#### What you will do:
Find the lines holding the word "data" and collect them.
━━━ Collected material
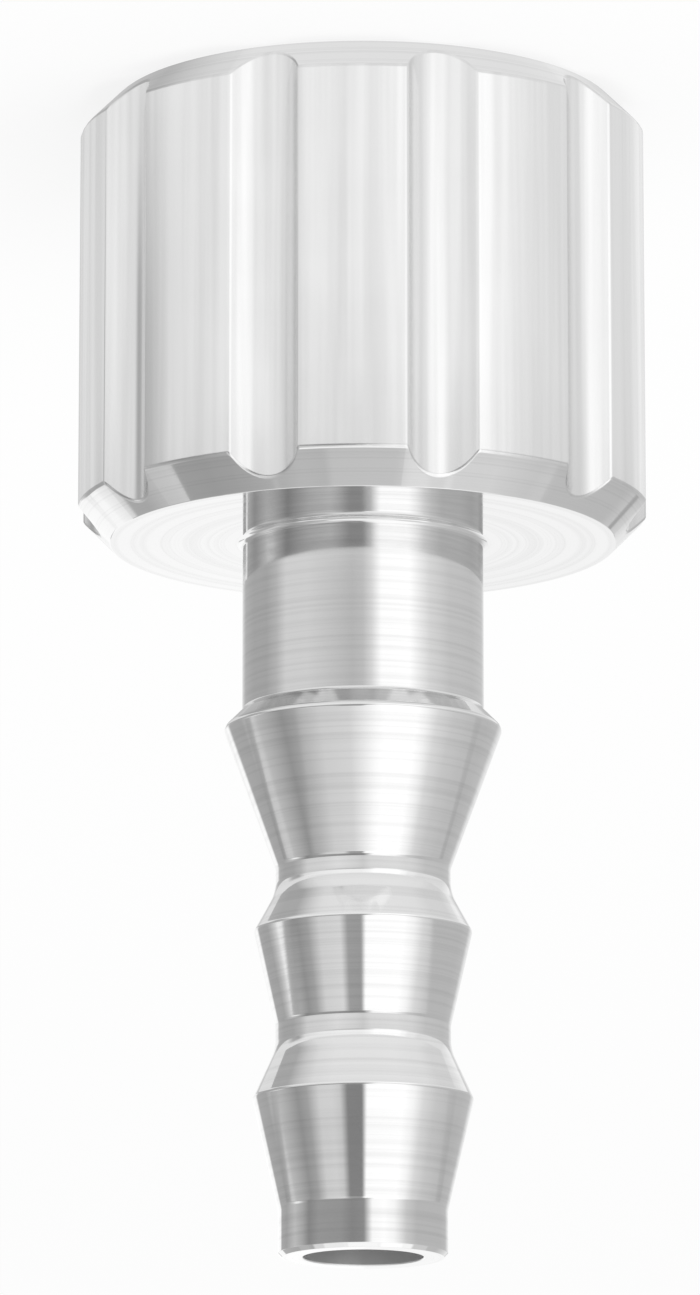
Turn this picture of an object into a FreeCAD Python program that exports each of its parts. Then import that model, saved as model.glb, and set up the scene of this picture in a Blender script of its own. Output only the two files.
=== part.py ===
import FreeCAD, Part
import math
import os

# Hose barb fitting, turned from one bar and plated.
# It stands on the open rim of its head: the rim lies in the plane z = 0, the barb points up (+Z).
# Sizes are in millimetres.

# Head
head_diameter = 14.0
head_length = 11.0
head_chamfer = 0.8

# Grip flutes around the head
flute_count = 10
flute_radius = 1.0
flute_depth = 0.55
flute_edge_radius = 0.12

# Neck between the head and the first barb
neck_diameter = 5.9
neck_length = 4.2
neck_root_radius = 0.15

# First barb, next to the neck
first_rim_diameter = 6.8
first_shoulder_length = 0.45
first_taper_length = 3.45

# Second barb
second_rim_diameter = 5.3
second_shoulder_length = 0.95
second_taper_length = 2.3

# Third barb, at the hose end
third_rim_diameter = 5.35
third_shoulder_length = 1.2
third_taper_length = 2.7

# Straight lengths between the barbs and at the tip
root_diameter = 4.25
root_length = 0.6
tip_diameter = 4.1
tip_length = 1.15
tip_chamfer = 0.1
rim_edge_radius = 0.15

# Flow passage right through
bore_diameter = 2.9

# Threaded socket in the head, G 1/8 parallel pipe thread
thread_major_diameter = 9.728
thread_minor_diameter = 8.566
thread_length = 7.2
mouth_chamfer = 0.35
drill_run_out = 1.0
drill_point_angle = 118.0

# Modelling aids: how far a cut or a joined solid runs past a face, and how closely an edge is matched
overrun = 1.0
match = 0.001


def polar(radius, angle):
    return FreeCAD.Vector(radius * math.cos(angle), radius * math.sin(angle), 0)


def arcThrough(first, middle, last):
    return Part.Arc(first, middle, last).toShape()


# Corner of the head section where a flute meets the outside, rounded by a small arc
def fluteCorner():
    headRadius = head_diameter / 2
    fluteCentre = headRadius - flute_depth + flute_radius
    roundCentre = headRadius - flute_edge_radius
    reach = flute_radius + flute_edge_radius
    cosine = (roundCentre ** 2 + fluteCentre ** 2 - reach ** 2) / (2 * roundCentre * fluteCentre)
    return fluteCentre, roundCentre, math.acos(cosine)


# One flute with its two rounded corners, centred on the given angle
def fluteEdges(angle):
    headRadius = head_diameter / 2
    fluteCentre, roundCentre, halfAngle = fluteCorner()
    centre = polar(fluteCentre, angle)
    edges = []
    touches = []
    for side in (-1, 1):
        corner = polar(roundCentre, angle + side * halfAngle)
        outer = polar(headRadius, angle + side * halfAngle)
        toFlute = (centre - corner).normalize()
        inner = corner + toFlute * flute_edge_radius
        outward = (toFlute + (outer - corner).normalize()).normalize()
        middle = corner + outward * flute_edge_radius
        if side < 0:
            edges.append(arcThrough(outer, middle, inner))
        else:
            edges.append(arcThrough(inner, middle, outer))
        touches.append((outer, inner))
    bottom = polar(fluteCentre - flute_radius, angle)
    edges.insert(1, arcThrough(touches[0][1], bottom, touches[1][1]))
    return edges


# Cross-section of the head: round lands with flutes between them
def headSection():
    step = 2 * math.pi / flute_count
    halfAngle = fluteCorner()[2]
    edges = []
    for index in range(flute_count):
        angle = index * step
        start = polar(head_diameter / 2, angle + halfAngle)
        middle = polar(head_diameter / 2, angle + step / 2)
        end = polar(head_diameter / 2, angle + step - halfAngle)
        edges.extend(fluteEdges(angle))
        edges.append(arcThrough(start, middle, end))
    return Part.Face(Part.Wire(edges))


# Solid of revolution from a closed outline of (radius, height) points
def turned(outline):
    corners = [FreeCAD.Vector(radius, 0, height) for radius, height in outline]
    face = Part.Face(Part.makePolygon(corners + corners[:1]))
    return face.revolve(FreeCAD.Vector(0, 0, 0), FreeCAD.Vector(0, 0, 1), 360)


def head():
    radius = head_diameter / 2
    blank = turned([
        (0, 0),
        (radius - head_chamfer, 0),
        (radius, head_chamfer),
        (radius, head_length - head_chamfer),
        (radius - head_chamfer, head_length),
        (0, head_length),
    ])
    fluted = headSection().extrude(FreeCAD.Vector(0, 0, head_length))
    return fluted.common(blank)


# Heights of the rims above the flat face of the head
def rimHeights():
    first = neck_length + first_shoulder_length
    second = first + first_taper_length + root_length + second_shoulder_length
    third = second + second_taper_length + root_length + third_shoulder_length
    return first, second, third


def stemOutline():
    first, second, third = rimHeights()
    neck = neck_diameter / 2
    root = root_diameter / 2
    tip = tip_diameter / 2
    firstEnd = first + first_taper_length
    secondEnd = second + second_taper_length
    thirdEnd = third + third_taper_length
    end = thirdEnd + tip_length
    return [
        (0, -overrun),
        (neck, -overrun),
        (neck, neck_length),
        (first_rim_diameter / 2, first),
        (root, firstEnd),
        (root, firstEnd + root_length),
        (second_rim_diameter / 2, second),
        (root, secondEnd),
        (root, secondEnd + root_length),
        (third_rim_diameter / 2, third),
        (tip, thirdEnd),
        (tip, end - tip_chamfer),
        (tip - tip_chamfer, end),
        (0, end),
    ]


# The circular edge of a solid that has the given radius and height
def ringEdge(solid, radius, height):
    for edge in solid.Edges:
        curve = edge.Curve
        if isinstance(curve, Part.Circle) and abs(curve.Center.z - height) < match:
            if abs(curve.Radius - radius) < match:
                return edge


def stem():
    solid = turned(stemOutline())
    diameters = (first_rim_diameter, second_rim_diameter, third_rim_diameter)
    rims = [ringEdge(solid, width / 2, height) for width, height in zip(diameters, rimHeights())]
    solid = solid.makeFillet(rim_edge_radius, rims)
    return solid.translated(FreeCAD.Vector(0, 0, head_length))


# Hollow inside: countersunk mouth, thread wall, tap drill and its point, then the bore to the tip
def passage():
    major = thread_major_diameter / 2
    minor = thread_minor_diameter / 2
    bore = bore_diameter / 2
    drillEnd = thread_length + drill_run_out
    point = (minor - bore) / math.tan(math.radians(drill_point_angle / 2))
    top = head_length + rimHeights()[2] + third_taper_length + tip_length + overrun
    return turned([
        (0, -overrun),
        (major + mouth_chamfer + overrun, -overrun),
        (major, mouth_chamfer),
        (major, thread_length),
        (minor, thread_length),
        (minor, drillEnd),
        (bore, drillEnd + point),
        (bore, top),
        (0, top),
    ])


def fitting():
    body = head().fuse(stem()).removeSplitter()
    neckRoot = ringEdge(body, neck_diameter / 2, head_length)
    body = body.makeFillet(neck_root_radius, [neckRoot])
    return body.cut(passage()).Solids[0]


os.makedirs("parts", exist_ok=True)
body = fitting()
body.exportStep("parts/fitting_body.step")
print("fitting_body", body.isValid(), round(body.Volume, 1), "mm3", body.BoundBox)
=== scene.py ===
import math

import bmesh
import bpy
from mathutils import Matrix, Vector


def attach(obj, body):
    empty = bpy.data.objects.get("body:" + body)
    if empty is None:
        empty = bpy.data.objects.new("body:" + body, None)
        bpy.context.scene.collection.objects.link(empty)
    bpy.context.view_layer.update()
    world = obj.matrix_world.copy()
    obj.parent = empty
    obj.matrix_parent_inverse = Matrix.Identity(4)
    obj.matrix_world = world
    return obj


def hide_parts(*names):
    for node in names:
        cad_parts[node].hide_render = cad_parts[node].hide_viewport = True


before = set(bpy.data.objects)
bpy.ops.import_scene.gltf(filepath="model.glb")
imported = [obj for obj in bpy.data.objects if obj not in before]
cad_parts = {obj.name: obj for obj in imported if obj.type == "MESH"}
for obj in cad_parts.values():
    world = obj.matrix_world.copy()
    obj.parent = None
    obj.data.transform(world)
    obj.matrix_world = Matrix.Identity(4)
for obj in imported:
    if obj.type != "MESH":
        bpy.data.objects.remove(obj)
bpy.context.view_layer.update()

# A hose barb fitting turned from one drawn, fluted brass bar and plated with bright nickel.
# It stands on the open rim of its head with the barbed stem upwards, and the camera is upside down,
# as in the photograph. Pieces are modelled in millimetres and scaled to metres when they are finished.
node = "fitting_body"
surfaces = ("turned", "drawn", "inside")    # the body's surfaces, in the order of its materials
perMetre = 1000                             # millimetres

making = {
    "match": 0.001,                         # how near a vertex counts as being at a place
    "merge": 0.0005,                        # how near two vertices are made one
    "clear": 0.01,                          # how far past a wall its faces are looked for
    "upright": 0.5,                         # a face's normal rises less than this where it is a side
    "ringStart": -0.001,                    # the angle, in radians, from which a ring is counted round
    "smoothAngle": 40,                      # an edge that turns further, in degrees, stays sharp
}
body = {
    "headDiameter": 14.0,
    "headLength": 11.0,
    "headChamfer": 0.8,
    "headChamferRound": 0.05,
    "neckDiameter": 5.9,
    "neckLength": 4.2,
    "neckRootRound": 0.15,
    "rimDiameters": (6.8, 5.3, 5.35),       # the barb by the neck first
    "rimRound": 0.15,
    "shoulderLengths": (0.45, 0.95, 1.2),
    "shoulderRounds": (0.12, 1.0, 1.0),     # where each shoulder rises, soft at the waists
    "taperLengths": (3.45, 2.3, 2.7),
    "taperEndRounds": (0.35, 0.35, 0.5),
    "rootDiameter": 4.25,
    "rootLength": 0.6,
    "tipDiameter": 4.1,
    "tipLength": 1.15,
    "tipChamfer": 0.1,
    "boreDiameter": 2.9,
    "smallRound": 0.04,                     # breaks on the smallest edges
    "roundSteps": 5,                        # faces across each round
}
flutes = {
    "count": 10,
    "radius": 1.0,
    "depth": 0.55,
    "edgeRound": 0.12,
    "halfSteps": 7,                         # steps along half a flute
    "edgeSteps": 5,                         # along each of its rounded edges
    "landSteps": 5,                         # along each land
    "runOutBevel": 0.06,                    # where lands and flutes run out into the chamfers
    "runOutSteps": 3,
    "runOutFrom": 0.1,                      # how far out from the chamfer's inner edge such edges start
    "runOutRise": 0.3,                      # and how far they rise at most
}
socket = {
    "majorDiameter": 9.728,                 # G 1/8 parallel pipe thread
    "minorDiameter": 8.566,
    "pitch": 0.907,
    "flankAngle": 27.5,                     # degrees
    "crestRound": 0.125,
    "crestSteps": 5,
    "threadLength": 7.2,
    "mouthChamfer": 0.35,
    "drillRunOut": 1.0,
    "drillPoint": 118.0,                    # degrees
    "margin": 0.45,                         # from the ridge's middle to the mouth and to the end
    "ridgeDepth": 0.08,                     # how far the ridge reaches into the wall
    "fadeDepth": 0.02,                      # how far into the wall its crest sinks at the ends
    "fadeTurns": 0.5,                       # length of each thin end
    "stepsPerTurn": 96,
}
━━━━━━
#### Exercise output:
    empty = bpy.data.objects.get("body:" + body)
        empty = bpy.data.objects.new("body:" + body, None)
before = set(bpy.data.objects)
imported = [obj for obj in bpy.data.objects if obj not in before]
    obj.data.transform(world)
        bpy.data.objects.remove(obj)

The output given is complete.